Nian Zu estaba agachado en el umbral de la puerta fumando. A su lado, un niño comía arroz de un cuenco que sostenía en su regazo. El niño maniobraba los palillos como a mí me gustaría hacerlo y tenía la boca inflada de arroz; algunos granos caían de entre sus labios nuevamente al cuenco. Pensé en su nombre y lo bauticé Guang. Al pasar a su lado, estiró un brazo con el palillo y me dirigió unas palabras en chino-bebé. Le sonreí y me sonrió. Me guardé mucho de no sacarles una foto, esa manía tan nuestra de llevarnos la vida de los demás en un carrete o en un chip, de violarlos en su intimidad como a los monos en el zoo. Continué andando por la callejuela y, al girarme, observé que Nian Zu seguía en la misma postura contemplativa, consciente de que la vida transcurre y no porque corramos detrás de ella vamos a poder alcanzarla. Su sabiduría, no la letrada sino la milenaria de su raza, le permitía permanecer aparentemente impávido delante de su casa.

En el distrito de Chongwen, los restaurantes antiguos se suceden entre tiendas de ropas y de alimentación; burdeles y fotos revolucionarias de un Mao Tse-tung joven y risueño; proletarios barriendo las calles y humeantes puestos callejeros de comidas calientes.

Me incorporo en la cama y busco mi caja repleta de mapas. Encuentro el tríptico verde que me acompañó y me guió por la ciudad de Pekín. Señalo con el dedo un espacio bastante grande, una barriada típica que rodeé durante unos días hasta que decidí atravesarla, internarme en su inmensidad armoniosa entre la avenida Qianmen, arteria recta al sur de la plaza de Tian an men, y el Templo del Cielo, en el parque de Tientan. Según el telediario se trata de una zona derruida, montones de escombros como si se tratara de un bombardeo o de un terremoto. Son (eran) los hutongs, los barrios tradicionales y pobres de la capital. Dicen que por las noches entran las excavadoras y arrasan con lo que hay entre las adyacencias, que demuelen el pasado para construir un futuro acorde a las demandas y al “progreso”.

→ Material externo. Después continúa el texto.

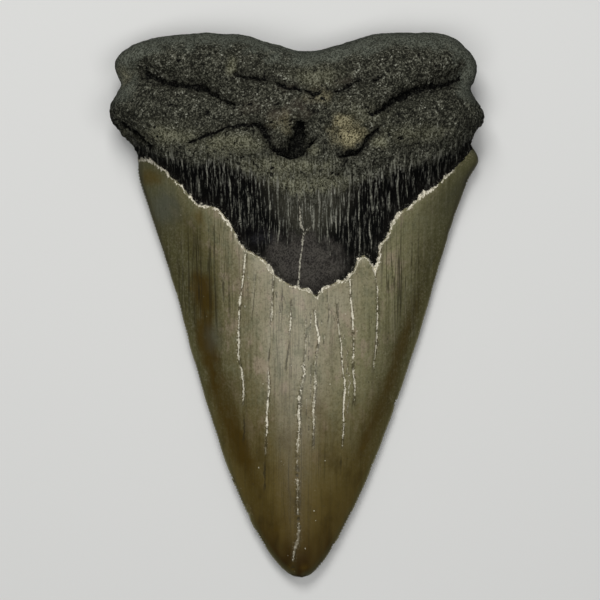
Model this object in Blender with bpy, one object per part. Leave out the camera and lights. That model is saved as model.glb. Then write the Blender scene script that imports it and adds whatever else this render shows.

Juegos Olímpicos 2008. Pekín necesita mostrar su cara más moderna, ese rostro por el que Occidente se desvive. Los terrenos se revalorizan, las torres acristaladas de decenas de pisos crecen como hongos y los pobladores son reubicados. Todo es así de fácil y de rápido. Las autoridades chinas necesitan lavarle la cara a la ciudad (cabe decir, como han hecho todas las ciudades olímpicas anteriores) y para ello son indispensables los terrenos en el centro de la capital para poder montar las instalaciones de exigencias deportivas colosales. A la mega construida residencia imperial sólo le quedaban algunos espacios libres: los hutongs, esos sitios en los que la calma oriental me pareció palpable, donde la gente observaba pasar la vida con inteligencia milenaria, donde beber una taza de té o comer un cuenco de arroz sentados en las puertas de las casas era una ceremonia largamente practicada, como lo hacían Nian Zu y el pequeño Guang.

Las medallas que se obtienen a través de las competiciones deportivas demuestran los músculos y la salud de un pueblo. 2008 es una cita importante para la nueva China, la llama y el espíritu atenienses, después de una travesía harto complicada y publicitada por los medios.

Escribió la gran Marguerite Yourcenar, refiriéndose a la ciudad de su Adriano: “La menor restauración imprudente infligida a las piedras, la menor carretera de asfalto que invade un campo donde creció la hierba durante siglos, determina para siempre lo irreparable. La belleza se aleja; la autenticidad también”.